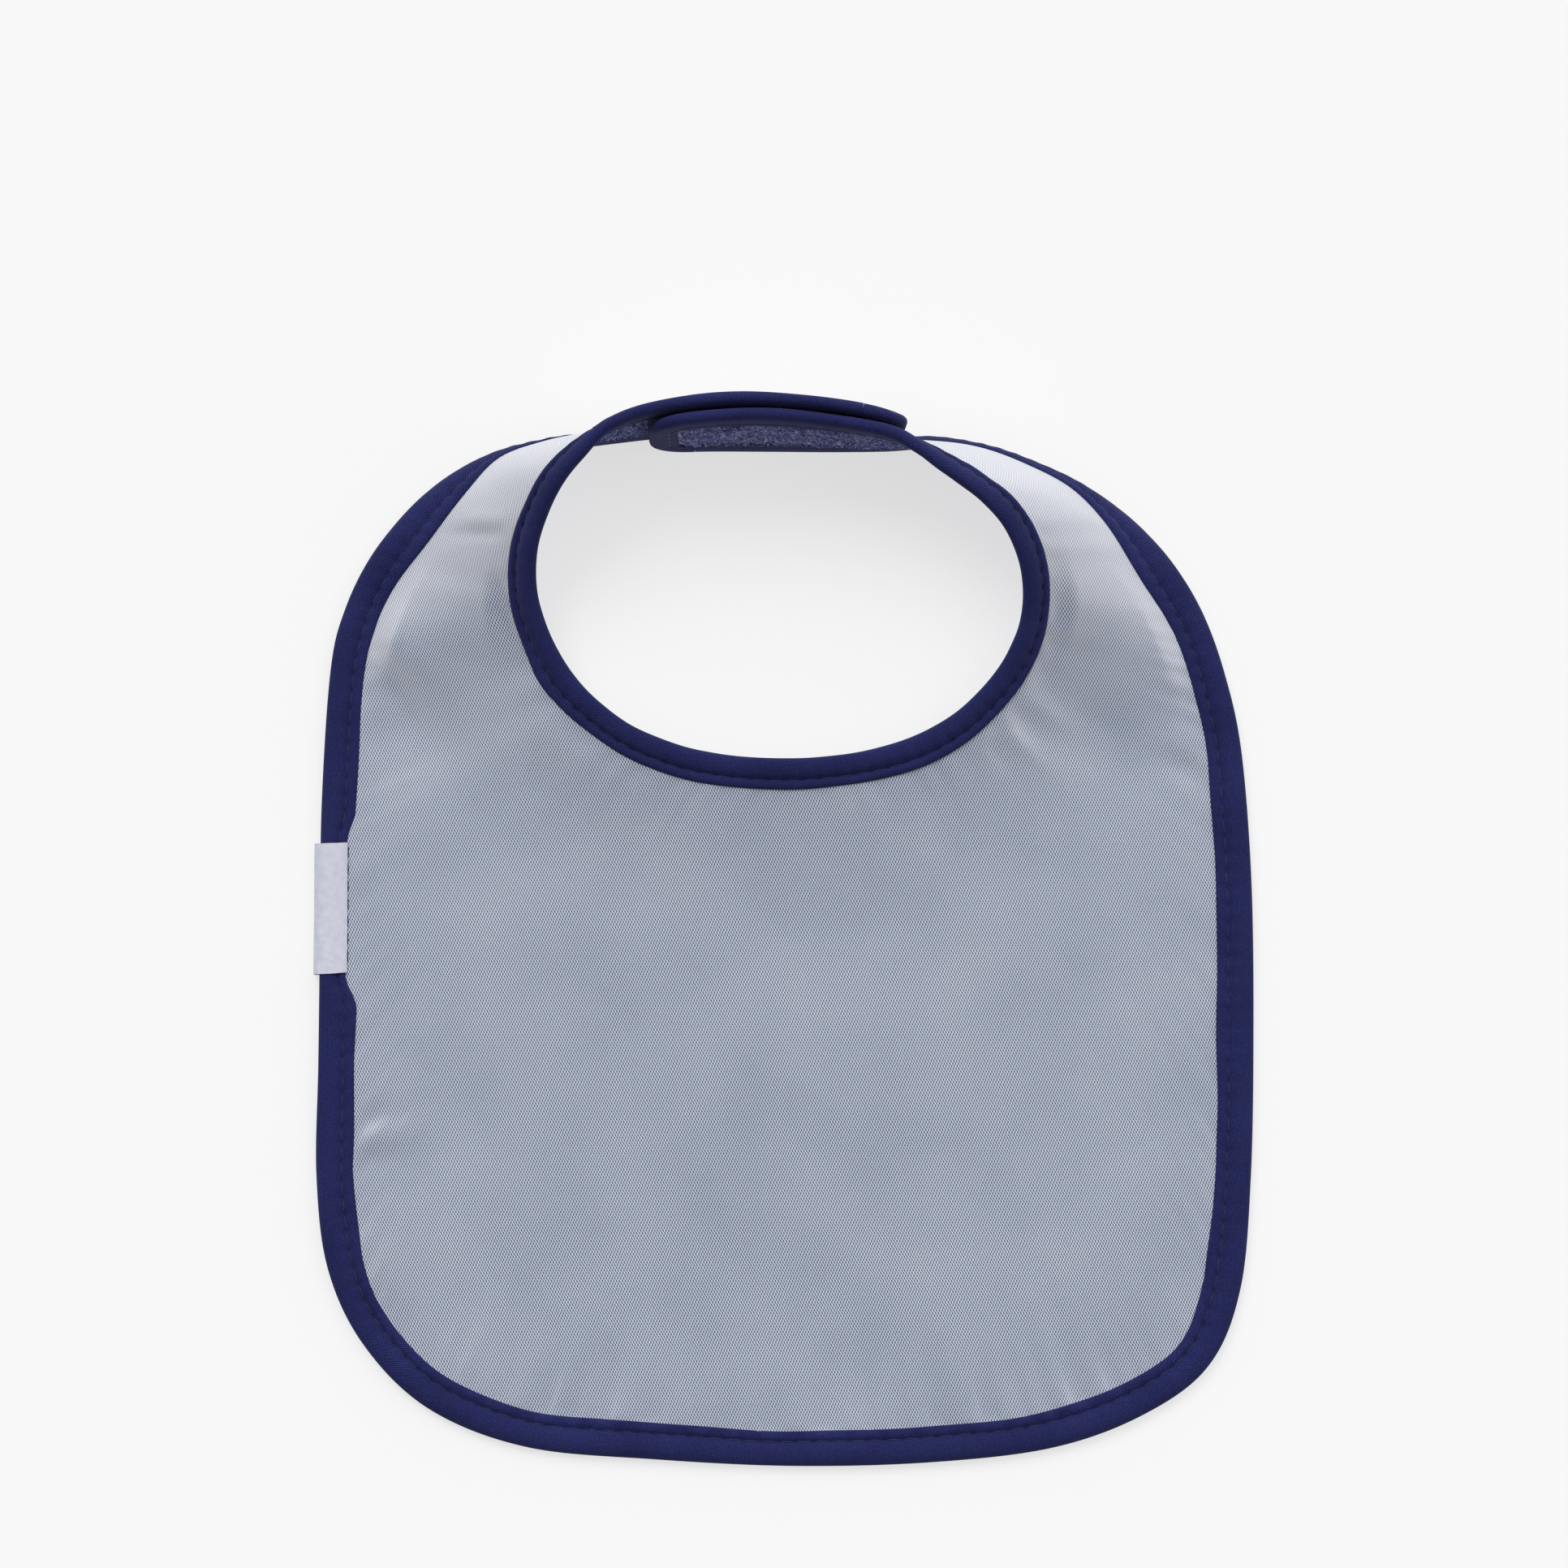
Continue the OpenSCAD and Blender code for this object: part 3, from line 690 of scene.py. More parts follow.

--

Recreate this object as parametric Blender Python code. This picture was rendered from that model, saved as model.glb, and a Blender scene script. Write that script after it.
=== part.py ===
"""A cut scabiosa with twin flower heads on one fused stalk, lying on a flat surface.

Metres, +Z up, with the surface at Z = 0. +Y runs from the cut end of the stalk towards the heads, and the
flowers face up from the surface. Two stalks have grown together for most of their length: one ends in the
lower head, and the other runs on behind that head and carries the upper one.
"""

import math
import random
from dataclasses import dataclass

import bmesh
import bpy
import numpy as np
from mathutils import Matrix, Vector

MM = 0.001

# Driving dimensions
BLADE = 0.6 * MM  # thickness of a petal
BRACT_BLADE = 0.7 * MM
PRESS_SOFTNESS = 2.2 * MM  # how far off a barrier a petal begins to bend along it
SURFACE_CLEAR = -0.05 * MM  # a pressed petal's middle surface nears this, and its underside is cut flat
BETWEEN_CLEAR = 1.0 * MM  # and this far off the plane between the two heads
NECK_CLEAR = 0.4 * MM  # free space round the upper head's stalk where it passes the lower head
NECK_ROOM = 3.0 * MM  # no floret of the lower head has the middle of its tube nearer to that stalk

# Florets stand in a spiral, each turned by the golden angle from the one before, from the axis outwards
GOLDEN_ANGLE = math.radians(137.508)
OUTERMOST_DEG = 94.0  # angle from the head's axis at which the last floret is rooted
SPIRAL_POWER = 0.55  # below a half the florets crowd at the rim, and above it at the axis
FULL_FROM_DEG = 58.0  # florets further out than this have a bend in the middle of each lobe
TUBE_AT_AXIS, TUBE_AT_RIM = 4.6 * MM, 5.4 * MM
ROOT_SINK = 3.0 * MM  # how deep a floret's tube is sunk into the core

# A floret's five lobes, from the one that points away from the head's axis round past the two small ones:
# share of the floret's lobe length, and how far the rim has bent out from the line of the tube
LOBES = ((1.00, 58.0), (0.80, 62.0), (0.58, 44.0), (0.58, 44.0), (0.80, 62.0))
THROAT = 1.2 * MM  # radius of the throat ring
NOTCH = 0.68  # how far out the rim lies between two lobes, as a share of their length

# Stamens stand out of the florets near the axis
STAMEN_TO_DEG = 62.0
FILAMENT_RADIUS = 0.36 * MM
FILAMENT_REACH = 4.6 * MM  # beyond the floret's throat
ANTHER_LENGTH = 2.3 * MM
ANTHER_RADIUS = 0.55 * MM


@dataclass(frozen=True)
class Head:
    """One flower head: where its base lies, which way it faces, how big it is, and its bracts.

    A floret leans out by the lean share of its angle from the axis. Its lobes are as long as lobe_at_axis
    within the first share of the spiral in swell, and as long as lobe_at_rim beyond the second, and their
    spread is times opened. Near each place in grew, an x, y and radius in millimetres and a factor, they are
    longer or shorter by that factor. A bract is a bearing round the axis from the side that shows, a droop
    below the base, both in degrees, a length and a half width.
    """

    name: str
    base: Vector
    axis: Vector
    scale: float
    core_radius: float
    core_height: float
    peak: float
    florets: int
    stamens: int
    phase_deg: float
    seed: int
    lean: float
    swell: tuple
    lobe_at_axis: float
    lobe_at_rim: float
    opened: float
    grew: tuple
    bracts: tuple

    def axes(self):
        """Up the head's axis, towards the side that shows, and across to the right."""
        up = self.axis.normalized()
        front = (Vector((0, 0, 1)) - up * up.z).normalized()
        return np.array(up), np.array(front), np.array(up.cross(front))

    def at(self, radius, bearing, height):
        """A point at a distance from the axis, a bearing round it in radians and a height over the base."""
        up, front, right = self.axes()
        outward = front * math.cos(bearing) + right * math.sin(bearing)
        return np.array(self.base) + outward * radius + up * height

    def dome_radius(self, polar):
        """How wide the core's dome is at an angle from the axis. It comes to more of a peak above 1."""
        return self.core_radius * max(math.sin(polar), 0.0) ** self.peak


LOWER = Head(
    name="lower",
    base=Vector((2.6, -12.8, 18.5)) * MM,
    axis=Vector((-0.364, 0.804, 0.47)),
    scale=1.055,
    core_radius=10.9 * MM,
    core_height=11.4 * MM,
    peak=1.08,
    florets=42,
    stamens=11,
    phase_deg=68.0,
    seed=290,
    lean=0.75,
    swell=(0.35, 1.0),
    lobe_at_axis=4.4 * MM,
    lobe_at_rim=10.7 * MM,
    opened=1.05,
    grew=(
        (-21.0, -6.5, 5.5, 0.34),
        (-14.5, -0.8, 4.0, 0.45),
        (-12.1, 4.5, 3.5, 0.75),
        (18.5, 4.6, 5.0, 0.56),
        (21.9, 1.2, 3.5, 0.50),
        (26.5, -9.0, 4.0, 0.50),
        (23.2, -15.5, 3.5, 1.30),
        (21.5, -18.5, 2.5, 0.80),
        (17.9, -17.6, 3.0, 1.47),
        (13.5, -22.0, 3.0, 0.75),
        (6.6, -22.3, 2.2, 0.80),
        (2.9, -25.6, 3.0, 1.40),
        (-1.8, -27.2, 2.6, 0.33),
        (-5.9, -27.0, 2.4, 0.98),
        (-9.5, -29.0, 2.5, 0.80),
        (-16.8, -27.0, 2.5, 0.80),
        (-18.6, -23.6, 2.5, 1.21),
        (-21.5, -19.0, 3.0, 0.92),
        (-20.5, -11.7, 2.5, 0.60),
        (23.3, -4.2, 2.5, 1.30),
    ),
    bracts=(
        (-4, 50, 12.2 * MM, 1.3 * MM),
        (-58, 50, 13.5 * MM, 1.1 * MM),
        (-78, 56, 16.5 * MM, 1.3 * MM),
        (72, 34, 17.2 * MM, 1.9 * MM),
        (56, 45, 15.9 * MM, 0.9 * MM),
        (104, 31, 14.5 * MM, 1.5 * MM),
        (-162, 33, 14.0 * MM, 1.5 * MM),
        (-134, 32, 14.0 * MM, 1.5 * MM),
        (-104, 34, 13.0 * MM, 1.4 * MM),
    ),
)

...

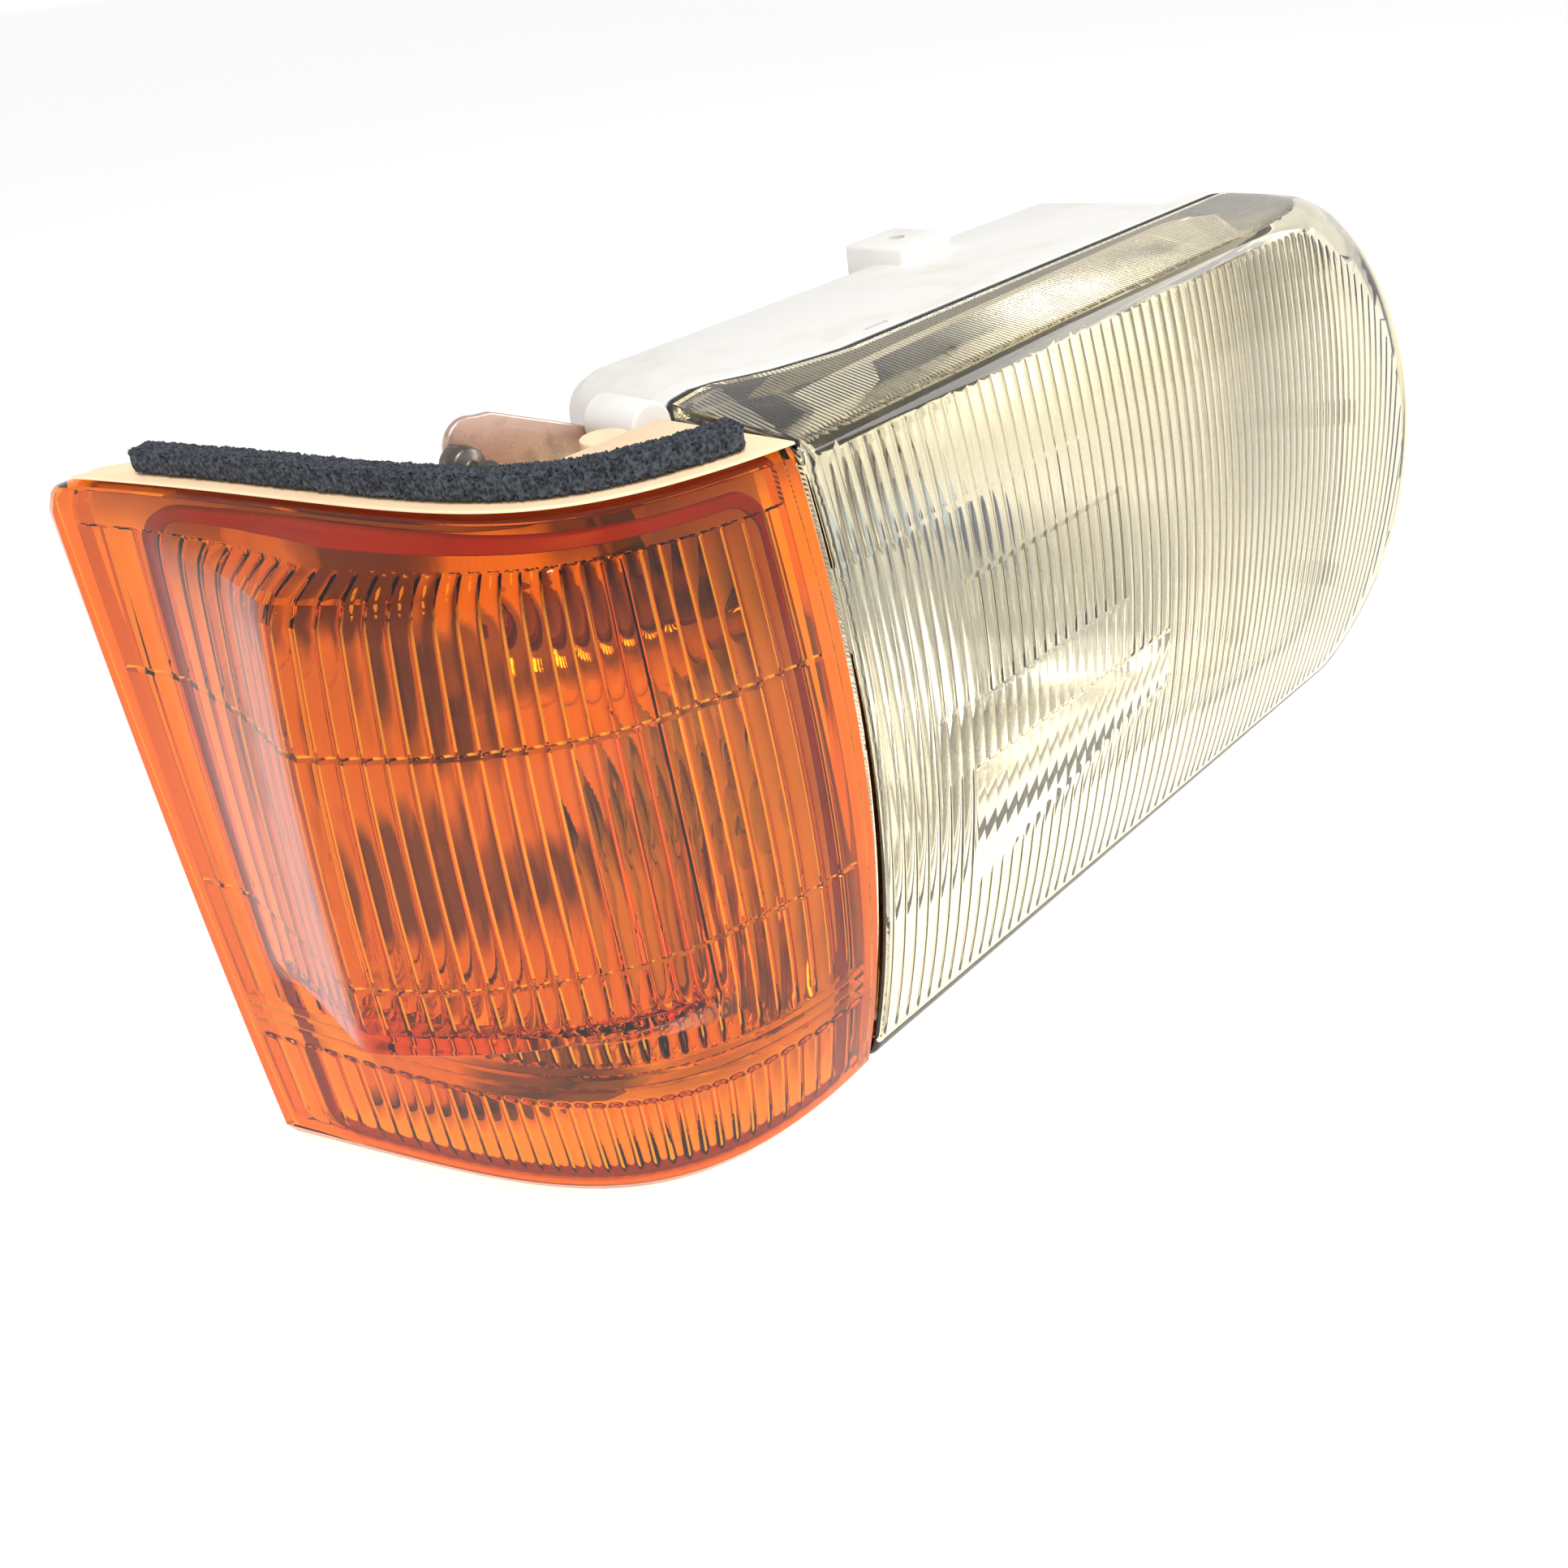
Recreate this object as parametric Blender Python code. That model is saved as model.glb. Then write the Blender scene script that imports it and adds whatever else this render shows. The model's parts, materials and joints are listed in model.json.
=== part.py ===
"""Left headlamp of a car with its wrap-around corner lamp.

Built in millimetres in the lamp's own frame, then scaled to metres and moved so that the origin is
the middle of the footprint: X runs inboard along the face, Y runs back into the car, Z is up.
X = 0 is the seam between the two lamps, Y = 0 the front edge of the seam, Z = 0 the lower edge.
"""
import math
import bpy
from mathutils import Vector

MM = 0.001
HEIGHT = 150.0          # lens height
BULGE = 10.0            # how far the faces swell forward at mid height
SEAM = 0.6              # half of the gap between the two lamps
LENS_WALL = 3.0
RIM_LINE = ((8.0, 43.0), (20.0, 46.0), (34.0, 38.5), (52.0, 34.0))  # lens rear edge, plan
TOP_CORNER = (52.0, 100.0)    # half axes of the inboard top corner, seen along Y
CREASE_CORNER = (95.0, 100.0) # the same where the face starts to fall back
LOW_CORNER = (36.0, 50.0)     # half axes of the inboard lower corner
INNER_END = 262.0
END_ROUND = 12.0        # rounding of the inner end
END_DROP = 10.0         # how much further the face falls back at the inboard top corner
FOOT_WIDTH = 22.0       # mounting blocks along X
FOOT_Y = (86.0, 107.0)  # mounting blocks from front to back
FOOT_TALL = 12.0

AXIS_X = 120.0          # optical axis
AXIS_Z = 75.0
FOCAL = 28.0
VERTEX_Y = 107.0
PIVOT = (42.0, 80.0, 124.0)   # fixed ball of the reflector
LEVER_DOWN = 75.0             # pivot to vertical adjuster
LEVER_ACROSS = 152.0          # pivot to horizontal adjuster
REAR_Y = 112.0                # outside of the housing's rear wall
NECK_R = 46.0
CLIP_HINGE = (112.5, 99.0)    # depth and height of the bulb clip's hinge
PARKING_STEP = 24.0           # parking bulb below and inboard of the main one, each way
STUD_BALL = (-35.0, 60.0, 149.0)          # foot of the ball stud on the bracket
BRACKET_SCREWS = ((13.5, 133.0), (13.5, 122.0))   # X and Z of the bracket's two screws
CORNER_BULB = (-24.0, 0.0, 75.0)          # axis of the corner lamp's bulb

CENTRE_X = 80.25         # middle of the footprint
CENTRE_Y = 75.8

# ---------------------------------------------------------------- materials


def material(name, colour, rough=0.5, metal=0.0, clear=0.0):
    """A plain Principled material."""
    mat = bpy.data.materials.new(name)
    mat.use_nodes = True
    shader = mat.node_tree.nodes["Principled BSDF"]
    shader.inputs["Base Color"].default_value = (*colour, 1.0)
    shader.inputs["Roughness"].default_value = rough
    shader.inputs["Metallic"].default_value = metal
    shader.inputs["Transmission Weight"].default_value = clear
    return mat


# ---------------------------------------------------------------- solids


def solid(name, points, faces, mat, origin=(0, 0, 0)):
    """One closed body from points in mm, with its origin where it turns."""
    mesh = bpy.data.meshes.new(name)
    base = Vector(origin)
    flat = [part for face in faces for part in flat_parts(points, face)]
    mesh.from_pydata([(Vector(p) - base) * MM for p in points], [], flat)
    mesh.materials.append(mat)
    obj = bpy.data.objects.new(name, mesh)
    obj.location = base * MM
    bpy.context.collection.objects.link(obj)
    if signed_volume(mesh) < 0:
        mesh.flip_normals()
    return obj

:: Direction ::
Return only the number of lines in the data that contain "Recreate".

:: Problem solution ::
2